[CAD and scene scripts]
---*---

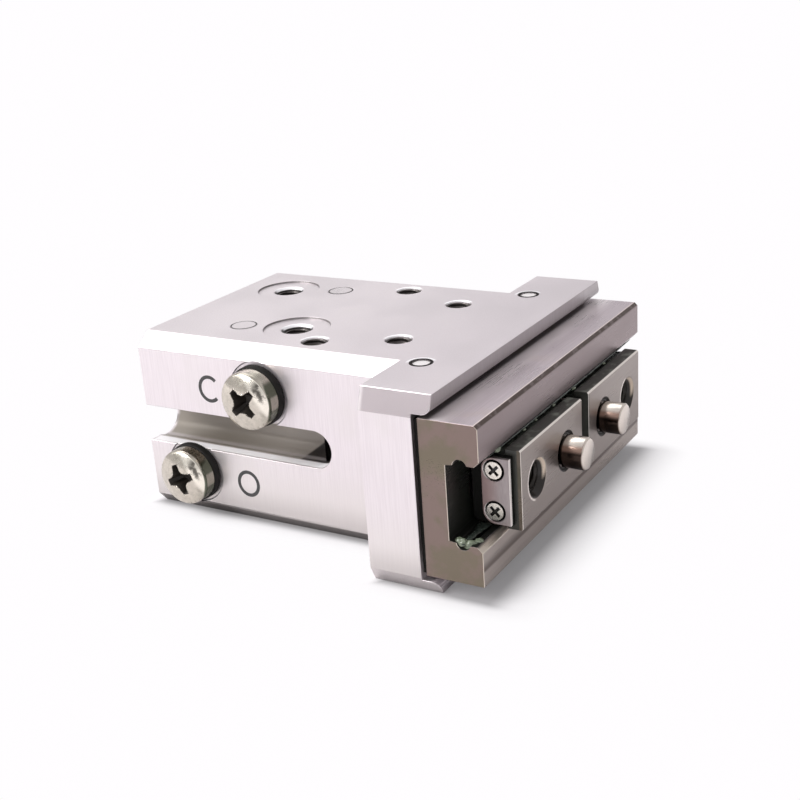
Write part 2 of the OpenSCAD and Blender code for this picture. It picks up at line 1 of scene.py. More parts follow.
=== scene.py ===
"""Looks of the parallel gripper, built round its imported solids.

Metres throughout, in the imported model's own frame: +X runs from the cylinder's
rear face to the jaws, Y runs along the guide rail and +Z is up.
"""

from __future__ import annotations

import json
import logging
import math
from dataclasses import dataclass
from enum import Enum

import bmesh
import bpy
from mathutils import Matrix, Vector, noise

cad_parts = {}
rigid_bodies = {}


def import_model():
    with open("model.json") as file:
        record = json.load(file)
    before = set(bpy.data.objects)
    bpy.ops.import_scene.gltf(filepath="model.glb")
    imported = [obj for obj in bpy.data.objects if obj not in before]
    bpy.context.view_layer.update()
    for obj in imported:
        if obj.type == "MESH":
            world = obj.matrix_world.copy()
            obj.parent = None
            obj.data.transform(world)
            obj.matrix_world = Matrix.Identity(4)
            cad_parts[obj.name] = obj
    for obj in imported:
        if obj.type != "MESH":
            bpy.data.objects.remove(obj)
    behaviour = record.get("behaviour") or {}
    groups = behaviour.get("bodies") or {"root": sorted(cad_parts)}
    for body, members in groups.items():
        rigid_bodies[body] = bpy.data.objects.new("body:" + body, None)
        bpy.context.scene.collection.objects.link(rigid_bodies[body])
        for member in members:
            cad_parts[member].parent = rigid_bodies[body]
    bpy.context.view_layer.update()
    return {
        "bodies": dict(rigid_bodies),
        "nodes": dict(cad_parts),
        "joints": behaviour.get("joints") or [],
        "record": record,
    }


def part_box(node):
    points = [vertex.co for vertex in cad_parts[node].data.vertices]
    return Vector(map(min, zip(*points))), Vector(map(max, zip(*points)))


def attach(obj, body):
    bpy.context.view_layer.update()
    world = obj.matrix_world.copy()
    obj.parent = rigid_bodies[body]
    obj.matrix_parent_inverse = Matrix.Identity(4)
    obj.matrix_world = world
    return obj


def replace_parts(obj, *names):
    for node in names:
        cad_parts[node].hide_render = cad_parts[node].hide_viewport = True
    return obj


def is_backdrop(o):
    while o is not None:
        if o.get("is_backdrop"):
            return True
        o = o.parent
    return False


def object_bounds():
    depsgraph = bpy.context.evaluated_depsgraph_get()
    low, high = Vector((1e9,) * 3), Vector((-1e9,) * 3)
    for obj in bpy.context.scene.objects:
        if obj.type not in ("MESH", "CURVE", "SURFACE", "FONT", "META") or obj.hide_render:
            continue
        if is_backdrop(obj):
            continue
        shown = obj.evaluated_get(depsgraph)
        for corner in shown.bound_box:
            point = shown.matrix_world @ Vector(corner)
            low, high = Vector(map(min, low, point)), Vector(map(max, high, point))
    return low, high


MM = 0.001
LOG = logging.getLogger("gripper")
AHEAD = Vector((1, 0, 0))
RIGHT = Vector((0, -1, 0))

Colour = tuple[float, float, float]


# ---------------------------------------------------------------- node graphs


class Wire:
    """One output socket, with the arithmetic that shader maths needs."""

    def __init__(self, graph: "Graph", socket: bpy.types.NodeSocket) -> None:
        """Holds the socket and the graph it belongs to."""
        self.graph = graph
        self.socket = socket

    def _math(self, kind: str, first: "Wire | float", second: "Wire | float") -> "Wire":
        """Adds one Math node on two values."""
        return self.graph.add("ShaderNodeMath", {"operation": kind}, {0: first, 1: second})

    def __add__(self, other: "Wire | float") -> "Wire":
        """Sum."""
        return self._math("ADD", self, other)

    __radd__ = __add__

    def __mul__(self, other: "Wire | float") -> "Wire":
        """Product."""
        return self._math("MULTIPLY", self, other)

    __rmul__ = __mul__

    def __sub__(self, other: "Wire | float") -> "Wire":
        """Difference."""
        return self._math("SUBTRACT", self, other)

    def __rsub__(self, other: "Wire | float") -> "Wire":
        """Difference, this one taken away."""
        return self._math("SUBTRACT", other, self)

    def above(self, limit: float) -> "Wire":
        """1 where the value is above the limit, 0 elsewhere."""
        return self._math("GREATER_THAN", self, limit)

    def higher(self, other: "Wire | float") -> "Wire":
        """The larger of two values."""
        return self._math("MAXIMUM", self, other)

    def size(self) -> "Wire":
        """The value without its sign."""
        return self.graph.add("ShaderNodeMath", {"operation": "ABSOLUTE"}, {0: self})


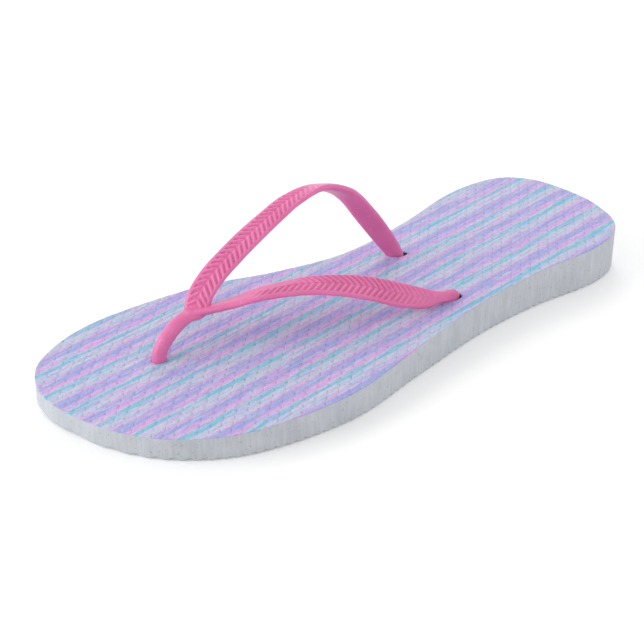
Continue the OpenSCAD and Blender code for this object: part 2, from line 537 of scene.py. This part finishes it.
def stations(points, spacing):
    """Even stations along a strap: centres, across and through directions, width, thickness."""
    q = open_curve(points, 24)
    q[:, 2] += face_z(q[:, 0])
    walked = np.r_[0, np.cumsum(np.linalg.norm(np.diff(q[:, :3], axis=0), axis=1))]
    at = np.linspace(0, walked[-1], int(walked[-1] / spacing) + 1)
    q = np.stack([np.interp(at, walked, q[:, k]) for k in range(6)], 1)
    t = unit(np.gradient(q[:, :3], axis=0))
    for _ in range(6):
        t[1:-1] = unit(t[:-2] + 2 * t[1:-1] + t[2:])
    side = unit(np.cross(t, [0, 0, 1]))
    up = np.cross(side, t)
    roll = np.radians(q[:, 5])[:, None]
    across = np.cos(roll) * side + np.sin(roll) * up
    return q[:, :3], across, np.cross(t, across), q[:, 3], q[:, 4], at


def chevrons(s, length, y, half, ribs, rims):
    """Relief of an arm's outer face: s along the arm, y across it."""
    rim = np.where(y < 0, rims[0], rims[1])
    channel = smooth_step((half - rim - np.abs(y)) / CHANNEL_SIDE)
    first = ribs[0] + (ribs[1] - ribs[0]) * smooth_step(0.5 + y / 2)
    shown = smooth_step((s - first) / RIB_FADE) * smooth_step((ribs[2] - s) / ribs[3])
    along = s * (1 + CHEVRON_CLOSING * s / length) + CHEVRON_LEAN * np.hypot(y, 0.4)
    wave = 0.5 + 0.5 * np.cos(2 * math.pi * along / CHEVRON_PITCH)
    spine = 0.35 + 0.65 * smooth_step(np.abs(y) / 0.6)
    return channel * shown * (CHEVRON_DEPTH * (wave * spine - 0.6) - CHANNEL_DEPTH)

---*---

The request:
Quote in full each line from the top of the records above through the line with "points = [vertex.co"; stop after that line.

Full answer:
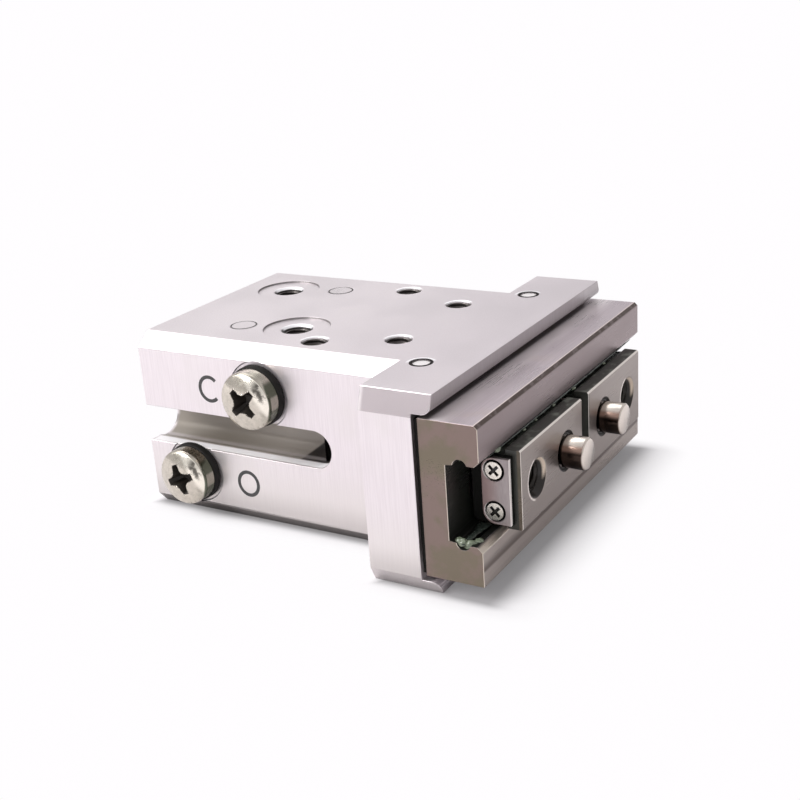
Write part 2 of the OpenSCAD and Blender code for this picture. It picks up at line 1 of scene.py. More parts follow.
=== scene.py ===
"""Looks of the parallel gripper, built round its imported solids.

Metres throughout, in the imported model's own frame: +X runs from the cylinder's
rear face to the jaws, Y runs along the guide rail and +Z is up.
"""

from __future__ import annotations

import json
import logging
import math
from dataclasses import dataclass
from enum import Enum

import bmesh
import bpy
from mathutils import Matrix, Vector, noise

cad_parts = {}
rigid_bodies = {}


def import_model():
    with open("model.json") as file:
        record = json.load(file)
    before = set(bpy.data.objects)
    bpy.ops.import_scene.gltf(filepath="model.glb")
    imported = [obj for obj in bpy.data.objects if obj not in before]
    bpy.context.view_layer.update()
    for obj in imported:
        if obj.type == "MESH":
            world = obj.matrix_world.copy()
            obj.parent = None
            obj.data.transform(world)
            obj.matrix_world = Matrix.Identity(4)
            cad_parts[obj.name] = obj
    for obj in imported:
        if obj.type != "MESH":
            bpy.data.objects.remove(obj)
    behaviour = record.get("behaviour") or {}
    groups = behaviour.get("bodies") or {"root": sorted(cad_parts)}
    for body, members in groups.items():
        rigid_bodies[body] = bpy.data.objects.new("body:" + body, None)
        bpy.context.scene.collection.objects.link(rigid_bodies[body])
        for member in members:
            cad_parts[member].parent = rigid_bodies[body]
    bpy.context.view_layer.update()
    return {
        "bodies": dict(rigid_bodies),
        "nodes": dict(cad_parts),
        "joints": behaviour.get("joints") or [],
        "record": record,
    }


def part_box(node):
    points = [vertex.co for vertex in cad_parts[node].data.vertices]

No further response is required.